REQUEST: Your task is to repeat the records exactly from the line containing "imported = [obj" onward, through the final line.

— Start SUPPLIED RECORDS —

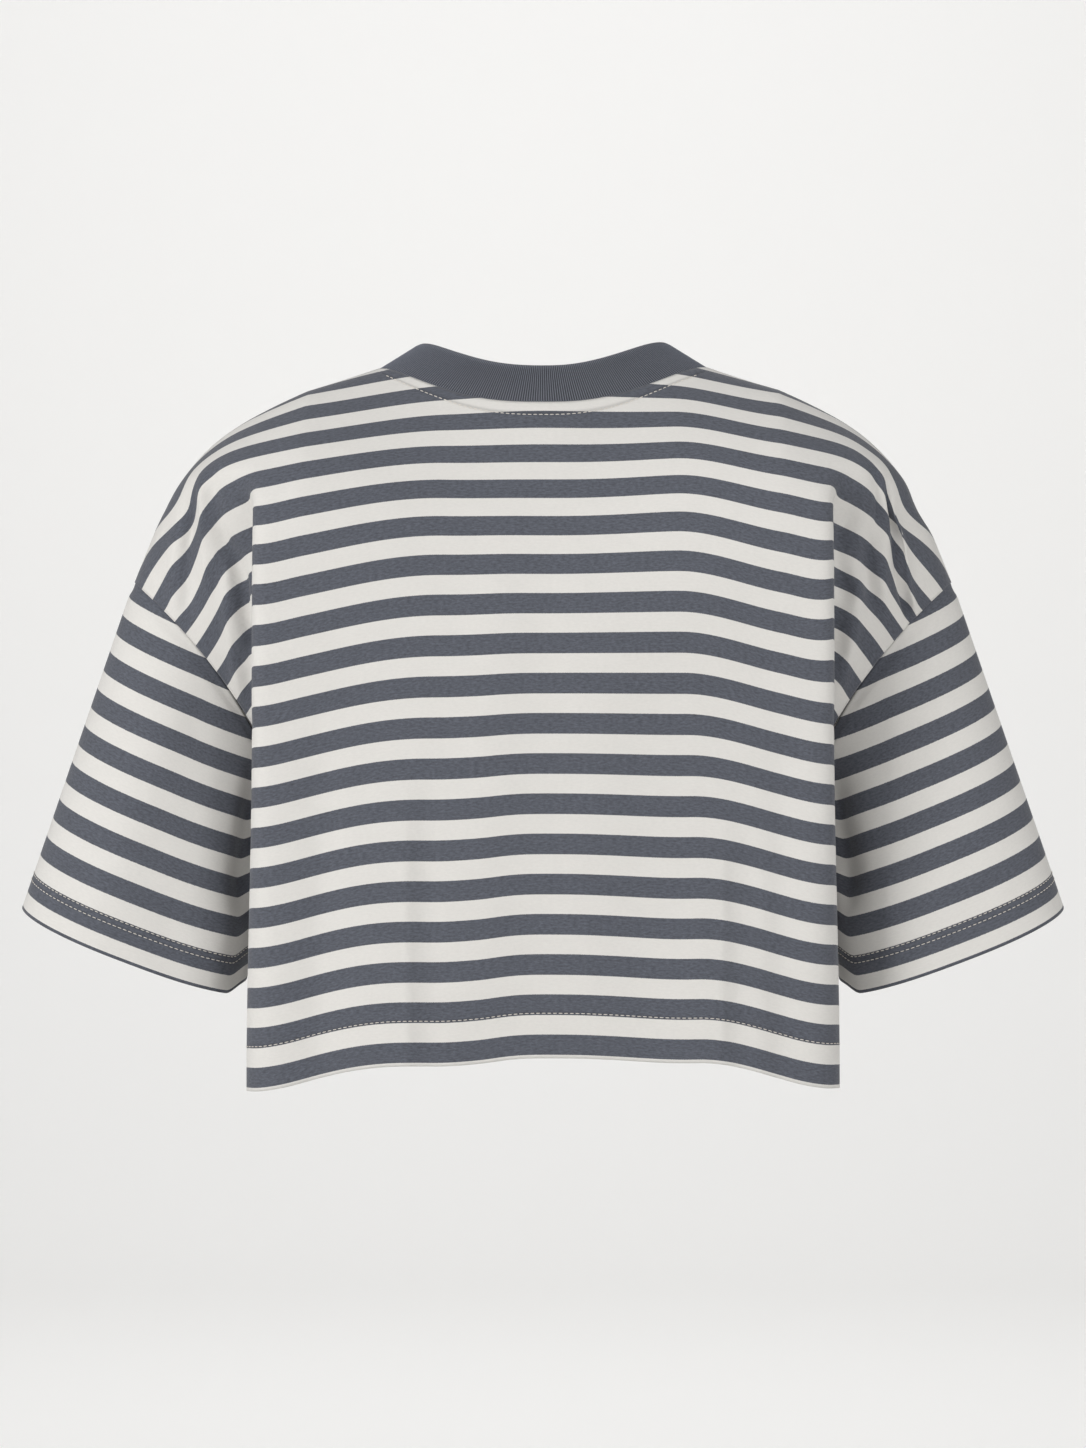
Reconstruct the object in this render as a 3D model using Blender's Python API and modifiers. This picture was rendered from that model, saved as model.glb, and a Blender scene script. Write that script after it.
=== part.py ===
"""Boxy cropped T-shirt in its worn, hollow form: two panels, two sleeves and a rib neckband.

Metres, +Z up. The back faces -Y and the front faces +Y. The origin is the centre of the neck
base, level with the points where the shoulder seams meet the neck. A point of cloth is named by
its place on the flat pattern: p is its distance from the centre line and q its distance below
the shoulder-neck point. "side" is -1 for the wearer's left (-X) and +1 for the right (+X).
"""
import bmesh
import bpy
import numpy as np
from math import pi

# ---- flat pattern -----------------------------------------------------------------------------
WALL = 0.0016                 # cloth wall
HALF_CHEST = 0.300            # centre line to side seam
SHOULDER_REACH = 0.325        # centre line to the end of the dropped shoulder
NECK_HALF = 0.100             # centre line to shoulder-neck point
BODY_LENGTH = 0.4685          # shoulder-neck point to hem, along the cloth
BACK_NECK = (0.046, 2.4, 1.0)     # drop of the neck curve and how square it is
FRONT_NECK = (0.102, 2.6, 0.50)
SHOULDER_TOP = -0.006         # the shoulder seam at the neck, just forward of the ridge
SHOULDER_SLOPE = 0.235        # fall of the shoulder seam for each unit of reach
SEAM_TOP = 0.057              # where the armhole starts, at the tip of the shoulder
UNDERARM = 0.240              # where the armhole ends, at the top of the side seam
BAND_HEIGHT = 0.028
BAND_WALL = 0.0022
BAND_SEAT = 0.0024            # the band starts this far above the neck edge
SHOULDER_CLEARANCE = 0.0010   # each panel stops this far short of the shoulder seam
SIDE_CLEARANCE = 0.0008       # and this far short of the side seam
EDGE = 1e-6

# ---- worn form --------------------------------------------------------------------------------
BODY_HALF_WIDTH = 0.1825      # at the underarm
HEM_FLARE = 0.004             # what the hem adds to it
FRONT_LEAN_MIDDLE = 46        # degrees back from upright, at the front of the neck
FRONT_LEAN_SIDE = 60
FRONT_LEAN_RUN = 0.280        # how far down the chest it leans
BACK_DEPTH = 0.123            # from the centre plane to the flat of the back
FRONT_DEPTH = 0.108
SIDE_Y = -0.006               # where the side seam hangs
SIDE_X = 0.170
HEM_Z = -0.4400               # centre back
ARM_TIP = (0.264, -0.010, -0.139)
ARM_PIT = (0.170, -0.006, -0.262)
ARM_DEPTH = 0.044             # half the depth of the armhole ring
ARM_BOW = 0.009               # how far the armhole seam bows up towards the body
HEM_RING_OUTER = (0.335, -0.012, -0.347)
HEM_RING_HALF = 0.077
HEM_RING_DEPTH = 0.053
HEM_RING_TILT = 0.36          # radians below level, going inwards
HEM_RING_LIFT = 0.007         # the underarm seam draws the inner end up
HEM_RING_ROLL = 0.008         # its back hangs this much below its middle, its front above
SLEEVE_PULL = 0.0021          # the sleeve starts this far below the armhole ring
BAND_RISE_MIDDLE = 52         # degrees above level at the centre back and front
BAND_RISE_SIDE = 29           # and at the shoulders

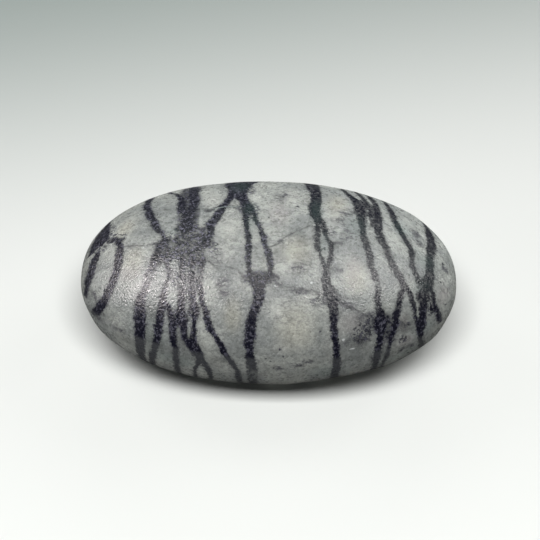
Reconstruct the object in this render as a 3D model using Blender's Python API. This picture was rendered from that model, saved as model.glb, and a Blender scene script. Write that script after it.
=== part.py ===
"""Jasper pocket stone: one tumbled pebble, in metres, +Z up.

The long axis runs along X, the width along Y and the thickness along Z.
The pebble is a rounded, slightly squared oval in all three directions. A few shallow worn faces break
its symmetry, and it stands on a small worn flat that lies in the plane z = 0.
"""

import math

import bmesh
import bpy
from mathutils import Vector

# Overall size before wear, in metres
LENGTH = 0.058
WIDTH = 0.039
THICKNESS = 0.0235

# Outline: 2 is a true oval, larger is squarer
PLAN_EXPONENT = 2.21
GIRTH_EXPONENT = 2.1

# The +X end is a touch broader and flatter than the -X end
END_BROADENING = 0.012
END_THINNING = 0.016

# Depth of the flat the pebble rests on
REST_DEPTH = 0.00025

# Shallow worn faces: heading round Z from +X, tilt above the horizontal, depth of wear
WEAR_SOFTNESS = 0.001
WORN_FACES = (
    (-160.0, -25.0, 0.0008),
    (-135.0, -40.0, 0.0006),
    (-70.0, -50.0, 0.0011),
    (-45.0, -40.0, 0.0009),
    (-20.0, -25.0, 0.0008),
    (105.0, 50.0, 0.0004),
    (60.0, 45.0, 0.0004),
    (20.0, 60.0, 0.0012),
    (-150.0, 50.0, 0.0010),
    (-60.0, 25.0, 0.0010),
)

# Quads along each edge of the cube that the surface grid starts from
GRID = 20

OBJECT_NAME = "stone"
COLLECTION_NAME = "Jasper pocket stone"
STONE_GREY = (0.36, 0.37, 0.35, 1.0)
STONE_ROUGHNESS = 0.45


def clear_scene():
    """Remove every object and mesh that the new file starts with."""
    for item in list(bpy.data.objects):
        bpy.data.objects.remove(item, do_unlink=True)
    for mesh in list(bpy.data.meshes):
        bpy.data.meshes.remove(mesh)


def even_direction(corner):
    """Turn a point on the cube's skin into a unit direction, with evenly spread angles."""
    spread = Vector(math.tan(value * math.pi / 4.0) for value in corner)
    return spread.normalized()


def pebble_point(direction):
    """Point of the unworn pebble in a given direction."""
    along = abs(direction.x)
    across = abs(direction.y) ** GIRTH_EXPONENT + abs(direction.z) ** GIRTH_EXPONENT
    across **= PLAN_EXPONENT / GIRTH_EXPONENT
    reach = (along ** PLAN_EXPONENT + across) ** (-1.0 / PLAN_EXPONENT)
    x, y, z = direction * reach
    return Vector((
        x * LENGTH / 2.0,
        y * WIDTH / 2.0 * (1.0 + END_BROADENING * x),
        z * THICKNESS / 2.0 * (1.0 - END_THINNING * x),
    ))


def heading(turn, tilt):
    """Unit vector with a turn round Z from +X and a tilt above the horizontal, in degrees."""
    turn, tilt = math.radians(turn), math.radians(tilt)
    return Vector((
        math.cos(tilt) * math.cos(turn),
        math.cos(tilt) * math.sin(turn),
        math.sin(tilt),
    ))


def wear_face(verts, facing, depth):
    """Press the surface in where it reaches furthest along the facing, fading out at the rim."""
    limit = max(vert.co.dot(facing) for vert in verts) - depth
    for vert in verts:
        excess = max(0.0, vert.co.dot(facing) - limit)
        vert.co -= facing * excess ** 2 / (excess + WEAR_SOFTNESS)


def settle(verts):
    """Flatten the underside, then put the flat in z = 0 and the outline's middle on the Z axis."""
    floor = min(vert.co.z for vert in verts) + REST_DEPTH
    for vert in verts:
        vert.co.z = max(vert.co.z, floor)
    low_x, high_x = min(v.co.x for v in verts), max(v.co.x for v in verts)
    low_y, high_y = min(v.co.y for v in verts), max(v.co.y for v in verts)
    shift = Vector(((low_x + high_x) / 2.0, (low_y + high_y) / 2.0, floor))
    for vert in verts:
        vert.co -= shift


def stone_material():
    """Plain grey honed stone."""
    material = bpy.data.materials.new("honed_stone")
    material.use_nodes = True
    shader = material.node_tree.nodes["Principled BSDF"]
    shader.inputs["Base Color"].default_value = STONE_GREY
    shader.inputs["Roughness"].default_value = STONE_ROUGHNESS
    material.diffuse_color = STONE_GREY
    return material


def build_stone():
    """Make the pebble as one closed mesh object in its own collection."""
    bm = bmesh.new()
    bmesh.ops.create_cube(bm, size=2.0)
    bmesh.ops.subdivide_edges(bm, edges=bm.edges[:], cuts=GRID - 1, use_grid_fill=True)
    for vert in bm.verts:
        vert.co = pebble_point(even_direction(vert.co))
    for turn, tilt, depth in WORN_FACES:
        wear_face(bm.verts, heading(turn, tilt), depth)
    settle(bm.verts)
    bmesh.ops.recalc_face_normals(bm, faces=bm.faces[:])

    mesh = bpy.data.meshes.new(OBJECT_NAME)
    bm.to_mesh(mesh)
    bm.free()
    mesh.materials.append(stone_material())
    mesh.shade_smooth()

    stone = bpy.data.objects.new(OBJECT_NAME, mesh)
    collection = bpy.data.collections.new(COLLECTION_NAME)
    bpy.context.scene.collection.children.link(collection)
    collection.objects.link(stone)
    return stone


clear_scene()
build_stone()
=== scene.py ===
"""A pocket stone: the looks of a smooth grey stone crossed by dark bands, on a pale floor."""

import math

import bpy
from bpy.props import FloatProperty, FloatVectorProperty, PointerProperty
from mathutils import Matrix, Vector


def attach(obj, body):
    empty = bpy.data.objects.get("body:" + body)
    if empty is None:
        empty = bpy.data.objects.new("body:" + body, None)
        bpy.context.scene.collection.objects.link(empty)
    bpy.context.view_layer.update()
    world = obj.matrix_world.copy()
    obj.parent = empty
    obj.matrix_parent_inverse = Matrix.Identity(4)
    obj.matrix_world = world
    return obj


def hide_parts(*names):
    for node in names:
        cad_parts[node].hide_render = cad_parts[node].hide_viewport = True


bl_info = {
    "name": "Pocket stone",
    "version": (1, 0, 0),
    "blender": (4, 5, 0),
    "location": "3D View > Sidebar > Pocket stone",
    "description": "Makes a smooth banded pocket stone and the pale stage that it lies on",
    "category": "Object",
}

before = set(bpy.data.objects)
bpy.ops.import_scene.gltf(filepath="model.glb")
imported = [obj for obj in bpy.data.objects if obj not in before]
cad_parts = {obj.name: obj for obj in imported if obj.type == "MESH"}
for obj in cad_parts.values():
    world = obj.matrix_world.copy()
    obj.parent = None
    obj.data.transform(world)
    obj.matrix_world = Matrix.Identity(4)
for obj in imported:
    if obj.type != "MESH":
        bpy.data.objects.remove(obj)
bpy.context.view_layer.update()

MM = 0.001
MERGE_DISTANCE = 1e-6
QUAD_ANGLE = math.radians(60)
SMOOTH_LEVELS = 2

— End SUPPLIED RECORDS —

CORRECT RESPONSE:
imported = [obj for obj in bpy.data.objects if obj not in before]
cad_parts = {obj.name: obj for obj in imported if obj.type == "MESH"}
for obj in cad_parts.values():
    world = obj.matrix_world.copy()
    obj.parent = None
    obj.data.transform(world)
    obj.matrix_world = Matrix.Identity(4)
for obj in imported:
    if obj.type != "MESH":
        bpy.data.objects.remove(obj)
bpy.context.view_layer.update()

MM = 0.001
MERGE_DISTANCE = 1e-6
QUAD_ANGLE = math.radians(60)
SMOOTH_LEVELS = 2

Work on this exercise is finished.